"Non puoi vincere una corsa contro il tempo. Io sono inesorabile."
"Alice attraverso lo specchio". Ovvero "Viaggiare nel tempo for dummies". Infatti il film di James Bobin mette subito da parte gli elementi originalmente carrolliani, come lo spunto (a stento definibile tale) tratto da "Attraverso lo specchio e quel che Alice vi trovò", e trasforma il sequel del vituperato film di Burton in un'opera focalizzata sulla ben poco vittoriana idea dei viaggi nel tempo (Dickens e Wells permettendo). Così come
"Alice in Wonderland" rielaborava l'immaginario fantasy degli anni '00 alla luce (presunta) dello stile e della poetica di Tim Burton, il film presente riprende suggestioni più anni '70-'80 (facile citare
"Ritorno al futuro") e le inserisce in un contesto che però è deteriormente tutto contemporaneo. Contemporaneità che con film come
"Looper" e serie come "Doctor Who" e
"Lost" ha già detto molto (forse tutto) sulla già citate tematiche spazio-temporali e sul concetto di "censura cosmica". Motivo per cui non si può soprassedere all'approccio a dir poco
naive non solo della giovane protagonista (discretamente interpretata dalla Wasikowska) ma anche del regista e della sceneggiatrice Linda Woolverton, la cui opera raggiunge l'apice della sua prevedibilità proprio quando ha a che fare con questa presunta tematica portante.
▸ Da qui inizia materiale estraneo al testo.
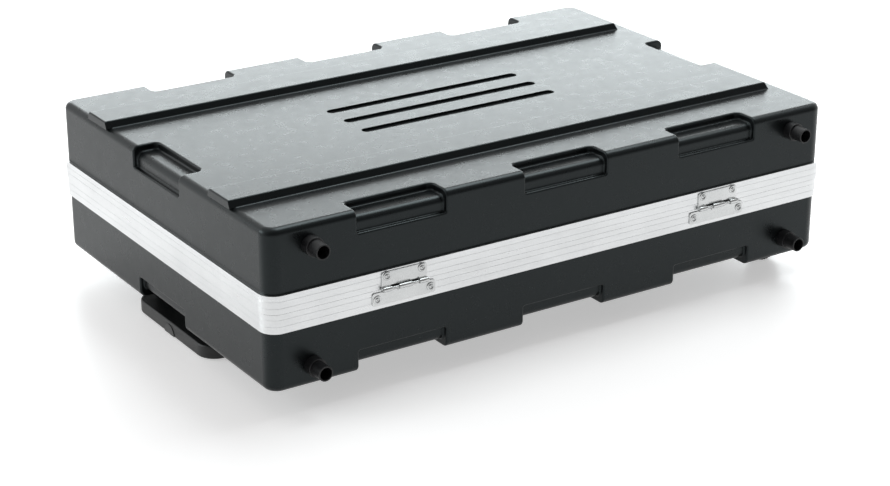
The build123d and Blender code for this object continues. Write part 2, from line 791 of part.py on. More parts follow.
def make_tow_handle():
    half = carrier_width / 2
    carrier = block(carrier_x_low, carrier_x_high, -half, half, floor_z, -base_depth)
    carrier = fillet(carrier.faces().sort_by(Axis.Z)[0].edges(), carrier_edge)
    hollow_half = tube_spread / 2 - tube_width / 2 - carrier_wall
    carrier -= block(
        carrier_x_low + carrier_wall, carrier_x_high - carrier_wall, -hollow_half, hollow_half,
        floor_z + carrier_wall, -base_depth + 1,
    )
    clamp_low = tube_x_low + 6.0
    clamp = block(clamp_low, clamp_low + clamp_length, -half, half, floor_z, -base_depth)
    clamp = fillet(clamp.faces().sort_by(Axis.Z)[0].edges(), carrier_edge)
    for side in (-1, 1):
        y = side * tube_spread / 2
        carrier -= tube_channel(carrier_x_low - 1, tube_x_high, y, 0)
        carrier -= tube_channel(tube_x_high - 1, carrier_x_high + 1, y, -tube_wall)
        clamp -= tube_channel(clamp_low - 1, clamp_low + clamp_length + 1, y, 0)
    add("tow_handle_carrier", carrier)
    add("tube_clamp", clamp)
    inner_width = tube_width - 2 * tube_wall - 2 * tube_clear
    inner_height = tube_height - 2 * tube_wall - 2 * tube_clear
    inner_high = grip_back_x + grip_socket
    inner_low = tube_x_low + 4.0
    tube_places = (tube_spread / 2, -tube_spread / 2)
    add("outer_tubes", *[
        tube(tube_x_low, tube_x_high, y, tube_width, tube_height, tube_wall) for y in tube_places
    ])
    add("inner_tubes", *[
        tube(inner_low, inner_high, y, inner_width, inner_height, inner_tube_wall) for y in tube_places
    ])
    half_grip = grip_length / 2
    low = floor_z + grip_clear_floor
    high = low + grip_height
    grip = block(grip_back_x, grip_face_x, -half_grip, half_grip, low, high)
    corners = grip.edges().filter_by(Axis.Z).group_by(Axis.X)[-1]
    grip = fillet(corners, grip_corner)
    grip = fillet(grip.faces().sort_by(Axis.Z)[-1].edges(), grip_edge)
    grip = fillet(grip.faces().sort_by(Axis.Z)[0].edges(), grip_edge)
    for side in (-1, 1):
        y = side * tube_spread / 2
        half_w = inner_width / 2
        half_h = inner_height / 2
        grip -= block(grip_back_x - 1, inner_high, y - half_w, y + half_w, tube_z - half_h, tube_z + half_h)
    centre_z = low + button_lift
    back = grip_face_x - button_length
    pocket_back = back - button_travel - button_clear
    cavity = rod_x(pocket_back, grip_face_x + 1, 0, centre_z, button_radius + button_clear)
    cavity &= block(pocket_back, grip_face_x + 1, -20, 20, centre_z, high)
    grip -= cavity
    spring_z = centre_z + button_radius / 2
    spring_back = pocket_back - button_spring_seat
    grip -= rod_x(spring_back, pocket_back + 1, 0, spring_z, button_spring_radius + button_clear)
    add("tow_grip", grip)
    button = rod_x(back, grip_face_x + button_stand, 0, centre_z, button_radius)
    keep = centre_z + button_clear
    button &= block(back, grip_face_x + button_stand, -20, 20, keep, high)
    add("release_button", button)
    spring = rod_x(spring_back, back, 0, spring_z, button_spring_radius)
    spring -= rod_x(spring_back - 1, back + 1, 0, spring_z, button_spring_radius - button_spring_wire)
    add("button_spring", spring)


def make_wheels():
    wheel_x = -shell_face_x + wheel_setback
    wheel_z = floor_z + wheel_radius
    well_top = -base_depth + well_height
    x_high = -shell_face_x + well_length
    axles = []
    for name, side in (("back", 1), ("front", -1)):
        y = side * wheel_y
        half = well_width / 2
        inside = half - cheek_thick
        housing = block(-shell_face_x, x_high, y - half, y + half, -base_depth, well_top)
        housing += rod_y(wheel_x, y - half, y + half, wheel_z, cheek_tab)
        x_back = x_high - cheek_thick
        housing -= block(
            -shell_face_x - 1, x_back, y - inside, y + inside,
            -base_depth - 20, well_top - cheek_thick,
        )
        housing -= rod_y(wheel_x, y - half - 1, y + half + 1, wheel_z, axle_radius + running_clear)
        add(f"wheel_housing_{name}", housing)
        axles.append(rod_y(wheel_x, y - half, y + half, wheel_z, axle_radius))
        hub = rod_y(wheel_x, y - hub_width / 2, y + hub_width / 2, wheel_z, hub_radius)
        dish = rod_y(wheel_x, y + 5, y + 20, wheel_z, hub_radius - 3)
        dish += rod_y(wheel_x, y - 20, y - 5, wheel_z, hub_radius - 3)
        dish -= rod_y(wheel_x, y - 21, y + 21, wheel_z, axle_radius + 4)
        hub -= dish
        hub -= rod_y(wheel_x, y - 20, y + 20, wheel_z, axle_radius + running_clear)
        add(f"wheel_hub_{name}", hub)
        tyre = rod_y(wheel_x, y - wheel_width / 2, y + wheel_width / 2, wheel_z, wheel_radius)
        ends = [face for face in tyre.faces() if face.geom_type == GeomType.PLANE]
        tyre = fillet([face.edges()[0] for face in ends], 4.0)
        tyre -= rod_y(wheel_x, y - 20, y + 20, wheel_z, hub_radius)
        add(f"wheel_tyre_{name}", tyre)
    add("wheel_axles", *axles)


def make_foam():
    side = inner_inset + band_leg + foam_clear
    lid_top = lid_height - shell_wall - foam_clear
    drop = pocket_height + shell_wall + foam_clear
    reach = band_stand + pocket_reach + shell_wall + foam_clear
    flute_room = flute_depth + foam_clear
    lid_foam = outline_block(reach, lid_top - lid_foam_thick, lid_top - flute_room)
    add("lid_foam", lid_foam)
    floor_low = -base_depth + shell_wall + foam_clear
    floor_high = floor_low + floor_foam_thick
    floor = outline_block(reach, floor_low, floor_high)
    for step in (-1, 1):
        floor -= wheel_well(step, shell_wall + foam_clear)
    add("floor_foam", floor)
    low = max(floor_high, -base_depth + drop) + foam_clear
    low = max(low, -base_depth + well_height + shell_wall + foam_clear)
    high = -foam_below_seam - band_web
    x = half_length - side
    y = half_depth - side
    t = wall_foam_thick
    add("foam_wall_back", block(-x + 12, x - 12, y - t, y, low, high))
    add("foam_wall_front", block(-x + 12, x - 12, -y, -y + t, low, high))
    y_end = y - t - foam_clear
    add("foam_wall_left", block(x - t, x, -y_end, y_end, low, high))
    add("foam_wall_right", block(-x, -x + t, -y_end, y_end, low, high))


add("lid_shell", make_lid_shell())
add("base_shell", make_base_shell())
make_bands()
make_feet()
make_hinges()
front_lid_rivets = make_latches()
front_lid_rivets += make_lock()
add("lid_front_rivets", *front_lid_rivets)
add("handle_rivets", *make_carry_handle())
make_tow_handle()
make_wheels()
make_foam()

boxes = [shape.bounding_box() for shape in nodes.values()]
low = [min(tuple(box.min)[axis] for box in boxes) for axis in range(3)]
high = [max(tuple(box.max)[axis] for box in boxes) for axis in range(3)]
shift = Pos(-(low[0] + high[0]) / 2, -(low[1] + high[1]) / 2, -low[2])
print("box", [round(value, 2) for value in low], [round(value, 2) for value in high])
print("nodes", len(nodes))
for name, shape in nodes.items():
    export_step(shift * shape, f"parts/{name}.step")
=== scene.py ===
import json
import math

import bmesh
import bpy
from mathutils import Matrix, Vector


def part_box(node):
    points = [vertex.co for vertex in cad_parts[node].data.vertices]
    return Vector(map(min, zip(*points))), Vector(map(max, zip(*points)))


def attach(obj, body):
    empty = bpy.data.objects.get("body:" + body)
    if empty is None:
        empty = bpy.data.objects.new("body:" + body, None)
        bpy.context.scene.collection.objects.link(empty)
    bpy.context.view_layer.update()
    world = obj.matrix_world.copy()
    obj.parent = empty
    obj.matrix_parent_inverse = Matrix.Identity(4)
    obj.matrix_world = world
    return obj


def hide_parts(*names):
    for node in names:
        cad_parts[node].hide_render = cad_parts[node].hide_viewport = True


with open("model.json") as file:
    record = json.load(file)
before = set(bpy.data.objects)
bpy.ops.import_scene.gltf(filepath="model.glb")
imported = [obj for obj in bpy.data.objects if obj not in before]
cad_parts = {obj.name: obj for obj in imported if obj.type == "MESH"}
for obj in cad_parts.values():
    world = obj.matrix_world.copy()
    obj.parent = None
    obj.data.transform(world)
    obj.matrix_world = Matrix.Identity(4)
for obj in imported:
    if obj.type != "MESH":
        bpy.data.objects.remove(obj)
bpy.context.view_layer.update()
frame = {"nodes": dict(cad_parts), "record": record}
nodes = frame["nodes"]
scene = bpy.context.scene
scene.view_settings.view_transform = "Standard"
print("case loaded", len(nodes), "pieces")


# camera, where the picture was taken from: near the hinge side, 22 degrees up
cameraSettings = {
    "place": (1.50188, 2.29113, 1.15533),
    "azimuth": 33.257,
    "elevation": 22.196,
    "roll": 0.072,
    "lens": 88.05,
    "sensor": 36,
}


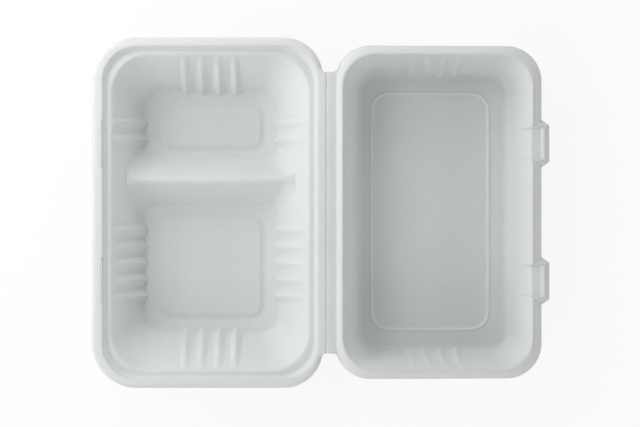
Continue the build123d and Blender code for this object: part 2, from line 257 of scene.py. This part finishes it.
def smoothing_group(rib_side, rib_low, rib_high):
    """Geometry nodes that smooth shallow edges, and steeper ones among the end ribs."""
    group = bpy.data.node_groups.new("smooth_edges", "GeometryNodeTree")
    for direction in ("INPUT", "OUTPUT"):
        group.interface.new_socket("Geometry", in_out=direction, socket_type="NodeSocketGeometry")
    start = group.nodes.new("NodeGroupInput")
    end = group.nodes.new("NodeGroupOutput")
    faces = group.nodes.new("GeometryNodeSetShadeSmooth")
    faces.domain = "FACE"
    edges = group.nodes.new("GeometryNodeSetShadeSmooth")
    edges.domain = "EDGE"
    fold = group.nodes.new("GeometryNodeInputMeshEdgeAngle").outputs["Unsigned Angle"]
    place = group.nodes.new("GeometryNodeInputPosition")
    split = group.nodes.new("ShaderNodeSeparateXYZ")
    group.links.new(place.outputs[0], split.inputs[0])
    side = math_node(group, "ABSOLUTE", split.outputs["Y"])
    ribs = compare(group, side, "GREATER_THAN", rib_side)
    for value, operation, limit in (
            (split.outputs["Z"], "GREATER_THAN", rib_low),
            (split.outputs["Z"], "LESS_THAN", rib_high),
            (fold, "LESS_THAN", math.radians(RIB_FOLD))):
        ribs = joined(group, "AND", ribs, compare(group, value, operation, limit))
    shallow = compare(group, fold, "LESS_THAN", math.radians(SHALLOW_FOLD))
    smooth = joined(group, "OR", ribs, shallow)
    group.links.new(start.outputs[0], faces.inputs["Geometry"])
    group.links.new(faces.outputs[0], edges.inputs["Geometry"])
    group.links.new(smooth, edges.inputs["Shade Smooth"])
    group.links.new(edges.outputs[0], end.inputs[0])
    return group


def dress(cad_node, material, rib_zone):
    """Gives a half its material and its smooth shading. The mesh keeps its shape."""
    cad_node.data.materials.clear()
    cad_node.data.materials.append(material)
    weld = cad_node.modifiers.new("weld", "WELD")
    weld.merge_threshold = WELD_DISTANCE
    smooth = cad_node.modifiers.new("smooth", "NODES")
    smooth.node_group = smoothing_group(*rib_zone)
    weighted = cad_node.modifiers.new("weighted", "WEIGHTED_NORMAL")
    weighted.keep_sharp = True
    weighted.weight = FACE_WEIGHT


def table_material():
    """White table: nearly white where it is seen, matte and pale to all other light."""
    material, tree, output = empty_material("table")
    mix = tree.nodes.new("ShaderNodeMixShader")
    matte = tree.nodes.new("ShaderNodeBsdfDiffuse")
    matte.inputs["Color"].default_value = TABLE_COLOUR
    white = tree.nodes.new("ShaderNodeEmission")
    white.inputs["Color"].default_value = (1, 1, 1, 1)
    white.inputs["Strength"].default_value = 1.0
    path = tree.nodes.new("ShaderNodeLightPath")
    seen = math_node(tree, "ADD", path.outputs["Is Camera Ray"], path.outputs["Is Glossy Ray"])
    seen = math_node(tree, "ADD", seen, path.outputs["Is Transmission Ray"])
    share = math_node(tree, "MULTIPLY", seen, TABLE_WHITENESS)
    tree.links.new(share, mix.inputs["Fac"])
    tree.links.new(matte.outputs[0], mix.inputs[1])
    tree.links.new(white.outputs[0], mix.inputs[2])
    tree.links.new(mix.outputs[0], output.inputs["Surface"])
    return material


def table():
    """Flat square table, a little below the box."""
    mesh = bpy.data.meshes.new("table")
    corners = ((-1, -1), (1, -1), (1, 1), (-1, 1))
    points = [(x * TABLE_HALF, y * TABLE_HALF, TABLE_LEVEL) for x, y in corners]
    mesh.from_pydata(points, [], [(0, 1, 2, 3)])
    thing = bpy.data.objects.new("table", mesh)
    bpy.context.scene.collection.objects.link(thing)
    mesh.materials.append(table_material())


def area_light(name, turn, tilt, distance, size, strength):
    """Soft square lamp that faces the middle of the box."""
    turn, tilt = math.radians(turn), math.radians(tilt)
    flat = distance * math.cos(tilt)
    level = LAMP_BASE_LEVEL + distance * math.sin(tilt)
    place = (flat * math.cos(turn), flat * math.sin(turn), level)
    lamp = bpy.data.lights.new(name, "AREA")
    lamp.shape = "SQUARE"
    lamp.size = size
    lamp.energy = strength
    thing = bpy.data.objects.new(name, lamp)
    thing.location = place
    aim = Vector(LAMP_TARGET) - Vector(place)
    thing.rotation_euler = aim.to_track_quat("-Z", "Y").to_euler()
    bpy.context.scene.collection.objects.link(thing)


def surroundings():
    """Even white light from all round."""
    world = bpy.data.worlds.new("surroundings")
    bpy.context.scene.world = world
    world.use_nodes = True
    background = world.node_tree.nodes["Background"]
    background.inputs["Color"].default_value = (1.0, 1.0, 1.0, 1)
    background.inputs["Strength"].default_value = WORLD_STRENGTH


def camera_above():
    """Camera that looks straight down, as in the photo."""
    lens = bpy.data.cameras.new("camera")
    lens.sensor_width = SENSOR_WIDTH
    lens.lens = SENSOR_WIDTH * CAMERA_DISTANCE / PHOTO_WIDTH
    lens.clip_end = CAMERA_REACH
    thing = bpy.data.objects.new("camera", lens)
    thing.location = (CAMERA_X, CAMERA_Y, RIM_HEIGHT + CAMERA_DISTANCE)
    thing.rotation_euler = (0, 0, 0)
    bpy.context.scene.collection.objects.link(thing)
    bpy.context.scene.camera = thing


fibre = fibre_material("fibre")
for name, cad_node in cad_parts.items():
    dress(cad_node, fibre, RIB_ZONES[name])
table()
for lamp_values in LAMPS:
    area_light(*lamp_values)
surroundings()
camera_above()
bpy.context.scene.view_settings.view_transform = "Standard"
Se a livello narrativo e contenutistico il film non si dimostra all'altezza nemmeno di modest(issim)e pretese, anche per quanto riguarda gli altri ambiti della produzione non vi è molto di cui esaltarsi. L'
overacting generale potrà pure favorire la creazione di una dimensione stralunata, come ci si aspetta da un'opera di tale matrice, ma risulta immotivato nel contesto realistico dell'inizio o della conclusione, non fosse altro che creare macchiette e quindi dirigere con tali accorgimenti la facoltà di giudizio dello spettatore su storia e personaggi. In fin dei conti il più sopportabile e l'unico che riesca (forse) a strappare qualche sorriso è il Tempo di Sacha Baron Cohen, il quale appare come il personaggio più vicino alla tridimensionalità (sicuramente più che il piano visivo). Quest'ultimo si giova di maestranze rinnovate (si esclude probabilmente la più capace di tutte, la costumista Colleen Atwood) ma che giungono ad un risultato pressoché identico a quello di "Alice in Wonderland". Con la differenza che il regista di
"Big Fish" riusciva ancora a creare qualche sequenza visivamente valida e che il fatto che gli effetti speciali digitali (palesi alla maniera burtoniana,
ça va sans dire) siano quasi identici a quelli di sei anni fa dovrebbe allarmare coloro che li realizzano.
In definitiva "Alice attraverso lo specchio" si dimostra degno erede del suo predecessore, un'opera sviluppata incentrandosi soprattutto su un aspetto visivo ridondante e in quest'occasione pure ripetitivo, in cui ogni elemento di interesse scivola via dopo pochi minuti, lasciando allo spettatore la facoltà di godersi il film solamente se capace di non considerare i
wormhole di scrittura che ne infestano lo svolgimento e di farsi piacere questa visione
bastarda del mondo creato (meglio, ideato) da Lewis Carroll. Certo, anche Antonin Artaud traducendo "Themes with Variations" ed altri estratti dalle opere dello scrittore inglese compì un lavoro di
tradimento del materiale di partenza ma nell'ottica dell'attualizzazione del potenziale decostruttivo delle glossolalie e dei giochi linguistici di quello, vero e proprio anticipatore della "Catastrofe del Linguaggio". L'adattamento (si fa per dire) organizzato dalla Disney invece non fa altro che neutralizzare (si ricordi che le avventure di Alice vengono cronologicamente definite e che ogni figura ha un suo nome preciso) e ridurre il carattere eversivo della poetica dell'autore del Cheshire ad un semplice
gioco, come si configura tutto il film di Bobin. Sventure della postmodernità. In ciò "Alice Through the Looking Glass" finisce per assomigliare alla stragrande maggioranza dei prodotti della
major hollywoodiana (e dell'intero panorama mainstream coevo): normalizzati, rassicuratori (la "borghesizzazione" degli ideali della Alice disneyana è enfatizzata e non negata nel finale pseudo-femminista) e inesorabilmente capaci di sembrare anche altro. Ma forse è sempre stato così. Altro che l'inesorabilità del Tempo. L'inesorabilità del capitale.